The Class of 2018 also won three New Hampshire scholastic awards in art and one in writing, and cheered on senior tap dancer Eddie Hoyt as he competed on the national talent television show So You Think You Can Dance.

But Heath said it was more than those accomplishments that made his senior class stand out.

“It’s not just the ability that has made this class special. It’s the attitudes, motivations and dreams of the people in it,” Heath said.

His peers in the Class of 2018 are some of the most  thoughtful, interesting and well-spoken people he’s known, Heath said in his address during Merrimack Valley High School’s gradation on Saturday.

That means people like Parish Mahoney, who spent his senior year working on an interactive website for people with disabilities. Or Jacob Barrington, who is going to Texas this summer to complete basic training with the National Guard.

Those positive traits have made for the making of many wonderful memories during the class’s 12 years of schooling, Heath said. For example, when the class put on a flash mob at their eighth grade graduation, or when they danced en masse to the Cotton Eyed Joe and the Mambo No. 5 by Lou Bega at school dances.

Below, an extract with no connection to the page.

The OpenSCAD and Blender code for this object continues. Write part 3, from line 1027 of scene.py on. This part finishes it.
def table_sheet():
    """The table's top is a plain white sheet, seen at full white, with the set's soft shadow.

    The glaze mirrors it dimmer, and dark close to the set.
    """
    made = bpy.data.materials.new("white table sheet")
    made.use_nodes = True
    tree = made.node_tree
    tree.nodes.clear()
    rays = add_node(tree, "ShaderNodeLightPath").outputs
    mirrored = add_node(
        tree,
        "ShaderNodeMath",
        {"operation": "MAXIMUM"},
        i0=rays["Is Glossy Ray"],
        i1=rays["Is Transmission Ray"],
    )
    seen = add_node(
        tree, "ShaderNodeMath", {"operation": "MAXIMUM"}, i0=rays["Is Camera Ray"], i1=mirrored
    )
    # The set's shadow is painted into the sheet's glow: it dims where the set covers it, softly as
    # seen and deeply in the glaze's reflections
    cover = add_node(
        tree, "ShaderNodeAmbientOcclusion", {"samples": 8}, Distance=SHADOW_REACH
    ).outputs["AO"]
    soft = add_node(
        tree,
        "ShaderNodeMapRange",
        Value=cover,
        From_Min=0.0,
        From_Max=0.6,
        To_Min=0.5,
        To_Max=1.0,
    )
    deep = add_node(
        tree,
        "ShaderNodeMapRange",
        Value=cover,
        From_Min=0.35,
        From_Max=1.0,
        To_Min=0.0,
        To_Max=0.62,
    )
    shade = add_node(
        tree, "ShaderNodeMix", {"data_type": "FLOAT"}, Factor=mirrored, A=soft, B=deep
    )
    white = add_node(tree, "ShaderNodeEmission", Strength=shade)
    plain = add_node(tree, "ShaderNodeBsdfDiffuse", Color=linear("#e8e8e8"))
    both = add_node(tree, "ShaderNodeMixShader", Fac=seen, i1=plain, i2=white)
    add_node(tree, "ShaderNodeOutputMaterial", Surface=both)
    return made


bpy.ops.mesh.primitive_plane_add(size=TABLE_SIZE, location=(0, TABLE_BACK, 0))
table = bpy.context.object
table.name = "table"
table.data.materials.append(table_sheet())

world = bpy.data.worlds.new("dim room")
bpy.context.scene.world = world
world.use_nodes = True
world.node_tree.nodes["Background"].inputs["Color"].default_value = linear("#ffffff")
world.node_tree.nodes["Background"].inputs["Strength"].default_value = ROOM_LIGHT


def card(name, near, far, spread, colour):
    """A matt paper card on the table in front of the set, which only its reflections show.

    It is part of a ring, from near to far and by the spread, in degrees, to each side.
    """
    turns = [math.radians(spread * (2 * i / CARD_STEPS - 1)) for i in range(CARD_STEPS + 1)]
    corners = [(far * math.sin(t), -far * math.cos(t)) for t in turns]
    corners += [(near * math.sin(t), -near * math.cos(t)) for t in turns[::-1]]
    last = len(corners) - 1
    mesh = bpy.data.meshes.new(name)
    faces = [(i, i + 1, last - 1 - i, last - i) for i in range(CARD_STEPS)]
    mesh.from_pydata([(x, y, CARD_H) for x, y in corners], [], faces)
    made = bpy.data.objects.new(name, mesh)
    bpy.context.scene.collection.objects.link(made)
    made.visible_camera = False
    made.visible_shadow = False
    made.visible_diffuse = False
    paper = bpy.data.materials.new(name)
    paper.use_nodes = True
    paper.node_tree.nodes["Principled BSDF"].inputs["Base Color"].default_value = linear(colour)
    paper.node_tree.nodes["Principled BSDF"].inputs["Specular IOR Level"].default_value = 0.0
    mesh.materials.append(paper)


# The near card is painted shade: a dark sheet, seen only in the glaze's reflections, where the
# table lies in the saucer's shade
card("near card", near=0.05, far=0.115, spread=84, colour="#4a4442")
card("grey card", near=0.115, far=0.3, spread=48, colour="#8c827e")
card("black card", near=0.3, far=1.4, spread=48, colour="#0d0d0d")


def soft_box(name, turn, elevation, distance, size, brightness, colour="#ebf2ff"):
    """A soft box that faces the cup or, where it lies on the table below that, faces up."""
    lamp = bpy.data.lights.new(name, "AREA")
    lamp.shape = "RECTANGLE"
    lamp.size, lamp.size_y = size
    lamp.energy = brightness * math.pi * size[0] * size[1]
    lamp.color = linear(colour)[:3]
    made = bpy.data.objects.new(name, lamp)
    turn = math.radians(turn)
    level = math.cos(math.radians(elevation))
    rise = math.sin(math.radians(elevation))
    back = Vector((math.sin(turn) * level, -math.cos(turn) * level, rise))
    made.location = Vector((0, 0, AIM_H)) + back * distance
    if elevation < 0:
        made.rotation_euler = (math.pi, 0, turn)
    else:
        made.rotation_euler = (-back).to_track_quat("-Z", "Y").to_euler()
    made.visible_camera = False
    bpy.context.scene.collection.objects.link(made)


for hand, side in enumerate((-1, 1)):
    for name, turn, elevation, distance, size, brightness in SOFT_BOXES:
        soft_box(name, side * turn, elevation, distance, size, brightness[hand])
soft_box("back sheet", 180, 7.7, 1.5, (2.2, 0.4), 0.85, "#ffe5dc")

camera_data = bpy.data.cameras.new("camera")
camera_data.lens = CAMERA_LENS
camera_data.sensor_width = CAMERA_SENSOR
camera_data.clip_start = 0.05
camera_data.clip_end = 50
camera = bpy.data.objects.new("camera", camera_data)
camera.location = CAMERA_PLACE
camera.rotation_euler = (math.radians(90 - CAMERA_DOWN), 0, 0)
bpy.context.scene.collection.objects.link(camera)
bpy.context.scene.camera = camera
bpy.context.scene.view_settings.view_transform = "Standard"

With so many good memories, it’s normal to feel sad about leaving those times behind, student speaker Hailley Simpson said.

“Perhaps, if we could, we would wish to relieve the memories that took place out on the playground after lunch at the elementary school, where we would play soccer, four square and make believe with our imaginative friends,” Simpson said.

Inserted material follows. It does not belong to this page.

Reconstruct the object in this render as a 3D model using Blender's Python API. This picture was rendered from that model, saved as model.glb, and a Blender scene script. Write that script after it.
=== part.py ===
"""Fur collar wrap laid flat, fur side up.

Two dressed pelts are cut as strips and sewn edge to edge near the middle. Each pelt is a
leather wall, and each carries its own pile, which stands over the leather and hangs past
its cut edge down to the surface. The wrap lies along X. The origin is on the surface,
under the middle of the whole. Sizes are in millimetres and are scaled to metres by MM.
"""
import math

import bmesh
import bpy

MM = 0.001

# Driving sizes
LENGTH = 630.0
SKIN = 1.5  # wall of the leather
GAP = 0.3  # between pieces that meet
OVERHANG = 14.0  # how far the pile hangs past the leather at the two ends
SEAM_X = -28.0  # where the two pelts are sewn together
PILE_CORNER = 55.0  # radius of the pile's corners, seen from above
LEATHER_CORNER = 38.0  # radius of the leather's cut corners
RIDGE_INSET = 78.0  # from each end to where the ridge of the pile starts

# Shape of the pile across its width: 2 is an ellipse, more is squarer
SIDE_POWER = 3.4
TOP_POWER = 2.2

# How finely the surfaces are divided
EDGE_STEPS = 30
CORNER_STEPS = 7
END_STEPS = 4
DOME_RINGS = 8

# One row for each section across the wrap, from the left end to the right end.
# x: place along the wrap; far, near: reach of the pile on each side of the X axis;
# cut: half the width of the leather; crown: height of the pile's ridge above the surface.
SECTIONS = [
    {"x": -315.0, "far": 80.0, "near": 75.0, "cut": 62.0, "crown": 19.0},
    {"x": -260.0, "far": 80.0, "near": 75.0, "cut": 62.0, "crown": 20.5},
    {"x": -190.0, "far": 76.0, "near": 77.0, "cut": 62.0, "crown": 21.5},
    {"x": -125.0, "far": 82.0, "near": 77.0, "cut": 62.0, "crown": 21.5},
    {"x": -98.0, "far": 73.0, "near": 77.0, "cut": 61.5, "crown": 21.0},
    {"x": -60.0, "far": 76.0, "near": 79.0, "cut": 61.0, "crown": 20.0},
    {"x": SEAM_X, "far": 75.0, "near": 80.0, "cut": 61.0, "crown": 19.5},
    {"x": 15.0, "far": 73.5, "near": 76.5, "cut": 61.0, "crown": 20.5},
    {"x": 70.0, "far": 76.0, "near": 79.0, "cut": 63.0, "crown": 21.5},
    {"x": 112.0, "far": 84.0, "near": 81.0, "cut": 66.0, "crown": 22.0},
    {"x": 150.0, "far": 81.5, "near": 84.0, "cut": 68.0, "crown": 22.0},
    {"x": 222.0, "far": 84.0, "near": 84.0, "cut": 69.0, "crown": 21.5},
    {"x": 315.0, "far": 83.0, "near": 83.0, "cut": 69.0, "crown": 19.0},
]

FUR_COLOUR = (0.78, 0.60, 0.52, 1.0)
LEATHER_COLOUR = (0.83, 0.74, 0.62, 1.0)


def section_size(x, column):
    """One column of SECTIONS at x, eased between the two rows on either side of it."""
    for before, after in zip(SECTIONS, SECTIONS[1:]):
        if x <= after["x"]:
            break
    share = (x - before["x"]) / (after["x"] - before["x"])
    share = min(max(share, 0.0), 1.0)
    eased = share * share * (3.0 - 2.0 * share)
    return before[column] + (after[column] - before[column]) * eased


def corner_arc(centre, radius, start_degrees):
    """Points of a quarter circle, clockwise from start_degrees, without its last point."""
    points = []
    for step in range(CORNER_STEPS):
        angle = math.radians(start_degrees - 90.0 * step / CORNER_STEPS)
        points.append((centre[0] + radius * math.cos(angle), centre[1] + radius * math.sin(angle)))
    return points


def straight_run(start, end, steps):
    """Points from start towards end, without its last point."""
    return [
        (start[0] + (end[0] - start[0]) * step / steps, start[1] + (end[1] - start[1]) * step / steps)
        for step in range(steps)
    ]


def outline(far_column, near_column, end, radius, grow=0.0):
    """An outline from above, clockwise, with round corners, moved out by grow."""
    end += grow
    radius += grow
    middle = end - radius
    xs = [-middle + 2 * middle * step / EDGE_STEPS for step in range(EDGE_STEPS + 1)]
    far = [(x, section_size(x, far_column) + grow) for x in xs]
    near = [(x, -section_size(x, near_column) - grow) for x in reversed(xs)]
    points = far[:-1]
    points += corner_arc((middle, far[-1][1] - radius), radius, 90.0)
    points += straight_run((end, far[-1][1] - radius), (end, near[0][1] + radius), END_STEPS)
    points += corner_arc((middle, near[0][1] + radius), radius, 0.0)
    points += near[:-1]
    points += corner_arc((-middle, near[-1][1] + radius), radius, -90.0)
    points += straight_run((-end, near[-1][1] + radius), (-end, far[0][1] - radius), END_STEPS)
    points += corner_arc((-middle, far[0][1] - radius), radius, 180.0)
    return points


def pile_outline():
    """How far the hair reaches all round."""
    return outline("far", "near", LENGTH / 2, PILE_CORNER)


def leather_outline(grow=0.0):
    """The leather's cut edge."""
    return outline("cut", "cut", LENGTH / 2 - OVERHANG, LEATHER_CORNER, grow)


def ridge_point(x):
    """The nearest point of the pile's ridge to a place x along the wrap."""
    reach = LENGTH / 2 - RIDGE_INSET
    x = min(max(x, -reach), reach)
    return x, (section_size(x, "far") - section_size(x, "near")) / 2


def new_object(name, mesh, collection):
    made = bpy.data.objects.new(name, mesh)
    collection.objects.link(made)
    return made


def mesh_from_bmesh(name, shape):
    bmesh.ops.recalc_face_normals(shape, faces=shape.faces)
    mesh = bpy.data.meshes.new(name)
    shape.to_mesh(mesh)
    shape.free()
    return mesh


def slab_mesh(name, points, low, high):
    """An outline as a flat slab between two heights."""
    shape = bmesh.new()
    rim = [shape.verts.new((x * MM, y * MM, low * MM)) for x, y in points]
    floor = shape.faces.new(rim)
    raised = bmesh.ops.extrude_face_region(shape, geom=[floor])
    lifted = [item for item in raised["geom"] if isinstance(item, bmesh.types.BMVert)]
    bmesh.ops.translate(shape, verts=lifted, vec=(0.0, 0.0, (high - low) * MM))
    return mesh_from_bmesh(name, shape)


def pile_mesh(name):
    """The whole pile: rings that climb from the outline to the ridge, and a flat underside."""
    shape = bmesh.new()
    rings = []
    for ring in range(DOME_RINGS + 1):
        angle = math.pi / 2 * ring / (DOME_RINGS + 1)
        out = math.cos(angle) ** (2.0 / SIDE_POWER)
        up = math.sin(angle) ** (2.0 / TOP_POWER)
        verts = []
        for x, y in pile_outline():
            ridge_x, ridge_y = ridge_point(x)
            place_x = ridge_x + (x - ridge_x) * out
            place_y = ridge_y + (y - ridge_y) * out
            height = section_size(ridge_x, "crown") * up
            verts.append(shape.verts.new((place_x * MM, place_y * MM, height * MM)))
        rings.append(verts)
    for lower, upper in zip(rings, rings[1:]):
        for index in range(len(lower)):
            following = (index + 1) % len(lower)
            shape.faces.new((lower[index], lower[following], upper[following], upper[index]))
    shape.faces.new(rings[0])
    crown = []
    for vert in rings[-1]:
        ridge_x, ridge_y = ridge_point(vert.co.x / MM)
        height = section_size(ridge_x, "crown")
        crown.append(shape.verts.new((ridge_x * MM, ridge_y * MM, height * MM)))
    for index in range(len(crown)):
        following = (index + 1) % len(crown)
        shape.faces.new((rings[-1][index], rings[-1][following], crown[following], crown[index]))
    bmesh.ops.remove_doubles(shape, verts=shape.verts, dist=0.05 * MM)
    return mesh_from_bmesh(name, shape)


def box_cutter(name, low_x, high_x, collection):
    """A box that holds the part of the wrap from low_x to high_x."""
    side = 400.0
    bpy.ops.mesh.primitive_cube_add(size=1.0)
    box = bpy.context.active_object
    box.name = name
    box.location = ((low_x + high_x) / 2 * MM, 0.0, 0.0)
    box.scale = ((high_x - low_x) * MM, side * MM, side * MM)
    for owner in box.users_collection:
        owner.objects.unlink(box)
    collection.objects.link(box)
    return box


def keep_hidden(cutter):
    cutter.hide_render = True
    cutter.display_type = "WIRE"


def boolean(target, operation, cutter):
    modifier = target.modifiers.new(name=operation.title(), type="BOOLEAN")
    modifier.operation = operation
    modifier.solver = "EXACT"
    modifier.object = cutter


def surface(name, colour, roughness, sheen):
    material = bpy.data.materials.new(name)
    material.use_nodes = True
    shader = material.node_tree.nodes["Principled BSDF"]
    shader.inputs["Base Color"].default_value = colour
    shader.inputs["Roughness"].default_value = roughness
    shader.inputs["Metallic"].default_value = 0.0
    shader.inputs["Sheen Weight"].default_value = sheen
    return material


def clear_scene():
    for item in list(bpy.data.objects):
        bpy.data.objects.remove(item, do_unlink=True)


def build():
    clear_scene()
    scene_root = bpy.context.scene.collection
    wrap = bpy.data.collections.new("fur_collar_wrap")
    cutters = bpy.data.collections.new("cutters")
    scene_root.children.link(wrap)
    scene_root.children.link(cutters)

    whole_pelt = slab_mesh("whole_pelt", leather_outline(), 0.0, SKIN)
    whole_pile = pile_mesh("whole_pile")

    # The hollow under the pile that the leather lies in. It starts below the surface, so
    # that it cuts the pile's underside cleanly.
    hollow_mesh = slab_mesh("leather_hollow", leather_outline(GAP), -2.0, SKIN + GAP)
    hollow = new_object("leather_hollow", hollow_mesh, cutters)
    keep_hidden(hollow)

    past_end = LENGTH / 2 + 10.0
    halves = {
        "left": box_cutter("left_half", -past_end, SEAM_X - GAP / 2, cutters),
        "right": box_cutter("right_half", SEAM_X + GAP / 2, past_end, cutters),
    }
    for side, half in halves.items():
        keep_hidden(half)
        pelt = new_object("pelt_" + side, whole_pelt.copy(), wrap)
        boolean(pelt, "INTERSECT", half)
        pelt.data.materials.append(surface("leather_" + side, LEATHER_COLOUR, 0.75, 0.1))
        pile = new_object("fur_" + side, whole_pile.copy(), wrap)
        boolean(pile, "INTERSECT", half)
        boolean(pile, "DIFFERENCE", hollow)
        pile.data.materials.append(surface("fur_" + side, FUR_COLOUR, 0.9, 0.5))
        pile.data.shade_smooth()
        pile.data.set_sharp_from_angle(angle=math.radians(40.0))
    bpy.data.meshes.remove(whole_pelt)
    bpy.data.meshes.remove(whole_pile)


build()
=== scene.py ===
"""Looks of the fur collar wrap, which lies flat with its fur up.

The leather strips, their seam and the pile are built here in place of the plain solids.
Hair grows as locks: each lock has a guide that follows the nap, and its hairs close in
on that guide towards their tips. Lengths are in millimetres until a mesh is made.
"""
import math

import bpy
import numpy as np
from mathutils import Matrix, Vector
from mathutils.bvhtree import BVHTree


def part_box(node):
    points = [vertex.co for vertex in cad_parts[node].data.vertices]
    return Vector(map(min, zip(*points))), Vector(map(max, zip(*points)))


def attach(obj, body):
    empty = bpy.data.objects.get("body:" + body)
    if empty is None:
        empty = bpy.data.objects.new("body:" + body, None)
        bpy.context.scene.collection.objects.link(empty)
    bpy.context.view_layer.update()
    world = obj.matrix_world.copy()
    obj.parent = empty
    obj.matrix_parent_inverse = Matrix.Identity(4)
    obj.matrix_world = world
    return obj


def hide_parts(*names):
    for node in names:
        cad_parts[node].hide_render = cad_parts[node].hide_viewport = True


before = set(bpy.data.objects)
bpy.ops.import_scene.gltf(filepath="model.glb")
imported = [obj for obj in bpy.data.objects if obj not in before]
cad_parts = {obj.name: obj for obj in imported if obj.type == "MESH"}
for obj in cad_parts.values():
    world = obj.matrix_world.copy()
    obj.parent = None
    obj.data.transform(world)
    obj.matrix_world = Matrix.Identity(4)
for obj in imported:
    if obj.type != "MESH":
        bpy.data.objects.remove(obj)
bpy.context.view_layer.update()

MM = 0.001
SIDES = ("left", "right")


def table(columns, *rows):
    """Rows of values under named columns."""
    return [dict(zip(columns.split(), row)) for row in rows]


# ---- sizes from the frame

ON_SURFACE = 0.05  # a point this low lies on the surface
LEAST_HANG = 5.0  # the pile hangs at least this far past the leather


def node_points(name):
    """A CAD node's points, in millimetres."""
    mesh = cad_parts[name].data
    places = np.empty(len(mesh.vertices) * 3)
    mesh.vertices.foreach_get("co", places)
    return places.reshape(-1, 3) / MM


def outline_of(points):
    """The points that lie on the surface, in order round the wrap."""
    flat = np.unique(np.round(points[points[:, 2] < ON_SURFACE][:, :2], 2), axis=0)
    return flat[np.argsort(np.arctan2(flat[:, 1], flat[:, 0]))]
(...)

But instead of getting caught up in the past, it’s important to celebrate those moments and hold them close – even years down the road, Simpson said.

“Every now and again, the nostalgia will hit you, and you’ll remember the time in the middle school gym or the high school pep rallies, or the seats you sat in on this day ... Remember to savor these moments. Embrace the nostalgia,” Simpson said.

Senior Kaitlyn Covell said that graduates should also embrace fear going into the future.

“It’s okay to be nervous, and it’s okay to be unsure,” Covell said. “We will surely face many challenges in our lives, but I encourage you to find something that will keep you motivated and make you happy.”

Principal David Miller handed out diplomas to the Class of 2018’s almost 200 graduates after all the speeches were made and all the accolades celebrated. He agreed that the Class of 2018 was indeed a very special class.

“Whether you’re about to go to college, enter a career or enlist in the military, we are confident that you will make the world a better place,” he said. “You are a special group of students who I will always remember.”